═══ PROVIDED DATA

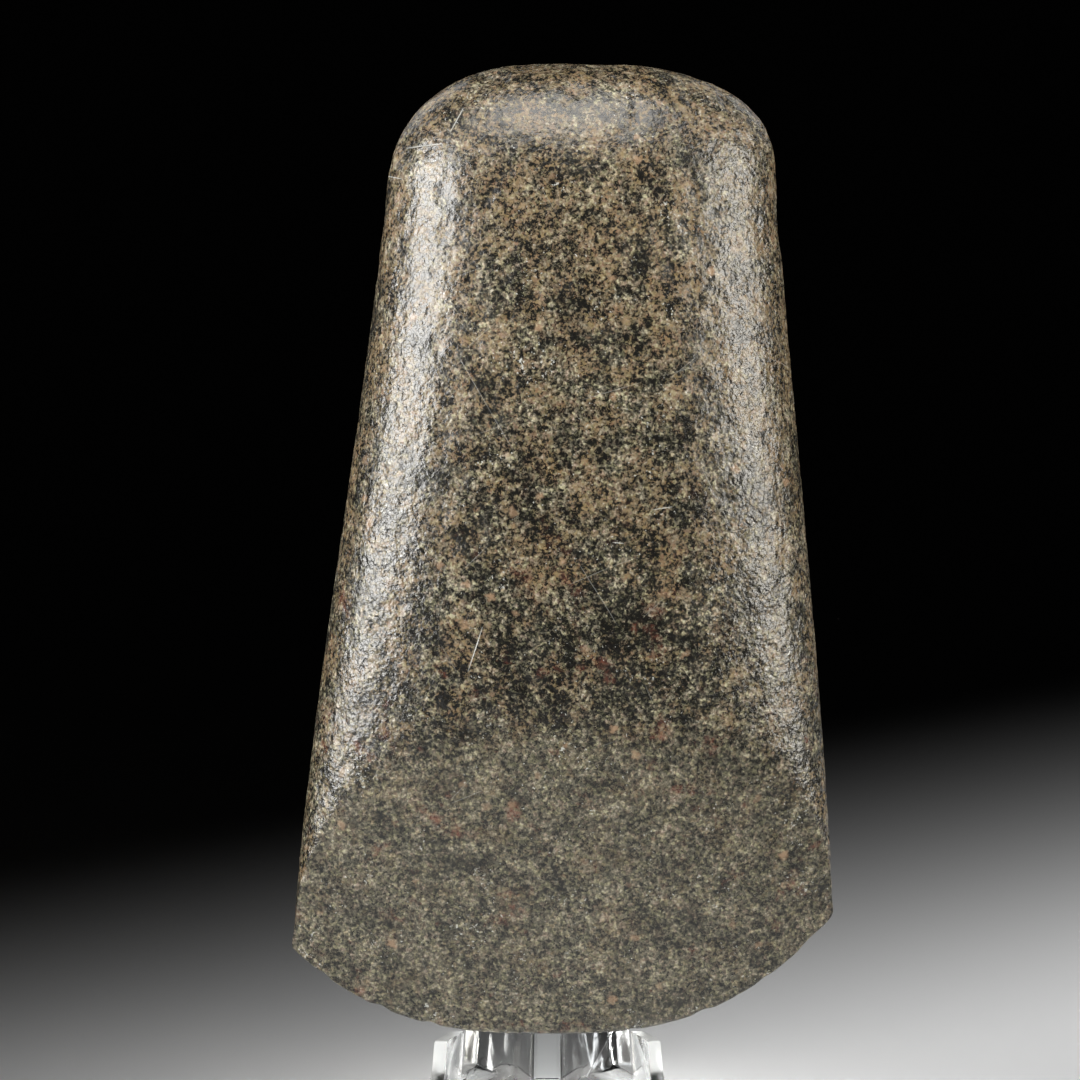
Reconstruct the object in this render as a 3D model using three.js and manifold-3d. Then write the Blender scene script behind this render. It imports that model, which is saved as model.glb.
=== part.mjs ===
// A polished stone axe head, standing on its cutting edge in a folded clear stand.
// Millimetres. +Z is up, +X is to the right, and the main face looks along -Y.
import * as THREE from 'three';
import { mergeVertices } from 'three/addons/utils/BufferGeometryUtils.js';
import Module from 'manifold-3d';

const manifoldLibrary = await Module();
manifoldLibrary.setup();
const { Manifold, Mesh: ManifoldMesh } = manifoldLibrary;

const { degToRad, clamp, lerp } = THREE.MathUtils;

// ---------------------------------------------------------------------------------------------------------
// Driving dimensions
// ---------------------------------------------------------------------------------------------------------

// The axe head, in its own frame: the lowest point of the cutting edge is near the origin, the butt is up.
const AXE_LENGTH = 200;
const AXE_LEAN = degToRad(5);

// Each side runs from the blade to the butt in one slow curve, and ends in a rounded shoulder.
const SIDE_START = 20;
const SIDE_END = 173;
const LEFT_SIDE = {
  blade: 56,
  butt: 36.8,
  bladeSlope: -0.07,
  buttSlope: -0.1,
  shoulder: 27,
  corner: 1.5,
};
const RIGHT_SIDE = {
  blade: 55.6,
  butt: 43.8,
  bladeSlope: -0.035,
  buttSlope: -0.07,
  shoulder: 22,
  corner: 3.5,
};
const SHOULDER_POWER = 2.5;

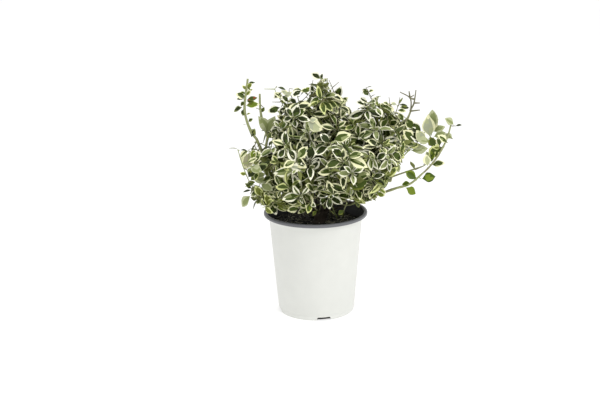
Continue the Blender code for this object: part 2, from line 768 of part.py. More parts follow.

══════

### WRITTEN REQUEST
Show, from the listing above, each line that contains the word "Blender".

### EXERCISE ANSWER
Reconstruct the object in this render as a 3D model using three.js and manifold-3d. Then write the Blender scene script behind this render. It imports that model, which is saved as model.glb.
Continue the Blender code for this object: part 2, from line 768 of part.py. More parts follow.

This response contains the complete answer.